No documento da OMS, divulgado em Setembro do ano passado, a Rússia é assinalada como um exemplo pela sua política ao longo dos anos anti-álcool, desde restrições à venda de bebidas alcoólicas (sentidas desde que se começou a preparar o Mundial de futebol de 2018) ao aumento dos preços destas, sem esquecer a proibição de publicidade em vários suportes. O jornal singapurense The Straits Times escreve mesmo: “Russos diminuem o consumo de álcool e tabaco à medida que a tendência de fitness cresce”.
A OMS elogia o esforço dos russos, referindo que as medidas resultaram até agora numa diminuição do consumo anual em 3,5 litros per capita (2007-2016), assim como numa quebra do número de doenças e mortes associadas a tal comportamento. A agência das Nações Unidas especializada na saúde lembra, no mesmo relatório, que mais de 3 milhões de pessoas morreram em 2016 em resultado do consumo nocivo de álcool. Do total das mortes atribuídas ao álcool, 28% deveram-se, entre outras causas, a lesões resultantes de acidentes de trânsito ou a violência entre pessoas; 21% a problemas digestivos; 19% resultaram de doenças cardiovasculares; doenças infecciosas, cancro, perturbações mentais e outras situações de saúde representam a restante parcela.
Dada a seriedade com que o assunto do álcool deve ser encarado pela sociedade, pela força política e pela comunicação social, a OMS tem uma página dedicada ao assunto que fornece mais alguns dados estatísticos e informação científica sobre o consumo alcoólico. A OMS recomenda que mais países (incluindo Portugal, claro) sigam a mesma estratégia da Rússia, seja com o aumento dos preços do álcool, seja com a colocação de barreiras na comunicação das marcas.

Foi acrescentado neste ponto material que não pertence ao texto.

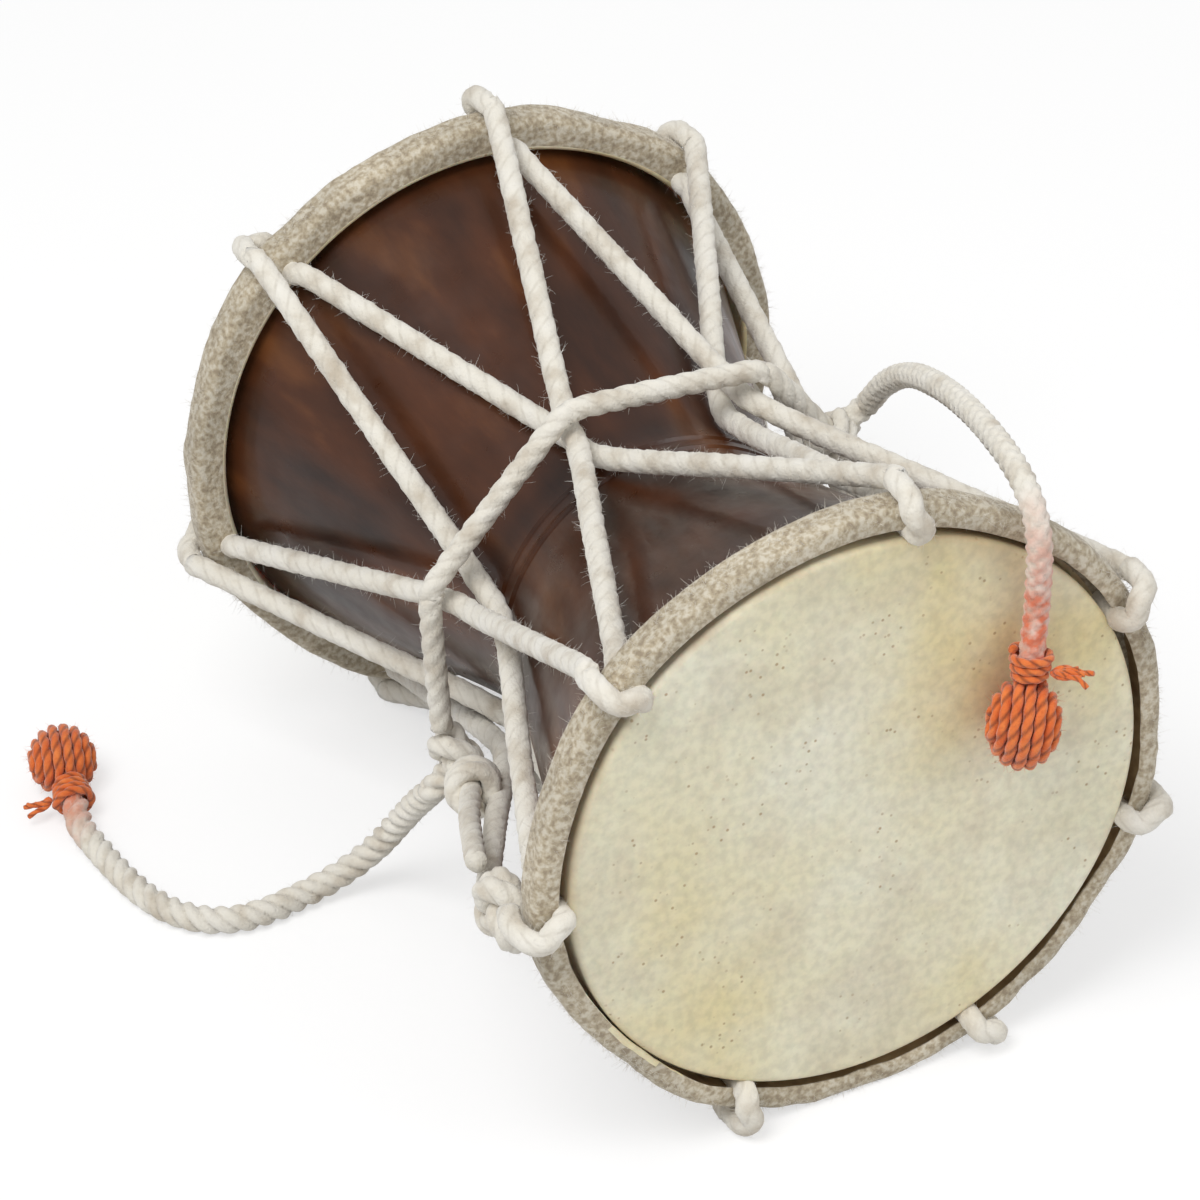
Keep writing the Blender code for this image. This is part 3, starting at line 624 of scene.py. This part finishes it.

A forma como os dados são apresentados pela comunicação social é um tema mais sensível do que possamos, se calhar, pensar. Notícias cujos títulos apresentam posições de Portugal relativamente a determinado assunto ou comparações com outros países são recorrentes, e nas redes sociais costumam ter um factor de consumo rápido – lê-se o headline e siga para o próximo, às vezes deixa-se um like e um comentário na brincadeira, outras vezes partilha-se por algum motivo.
O consumo em excesso de álcool é um problema de saúde pública e não um motivo de celebração. E o papel da comunicação social também deve ser o de educar e esclarecer.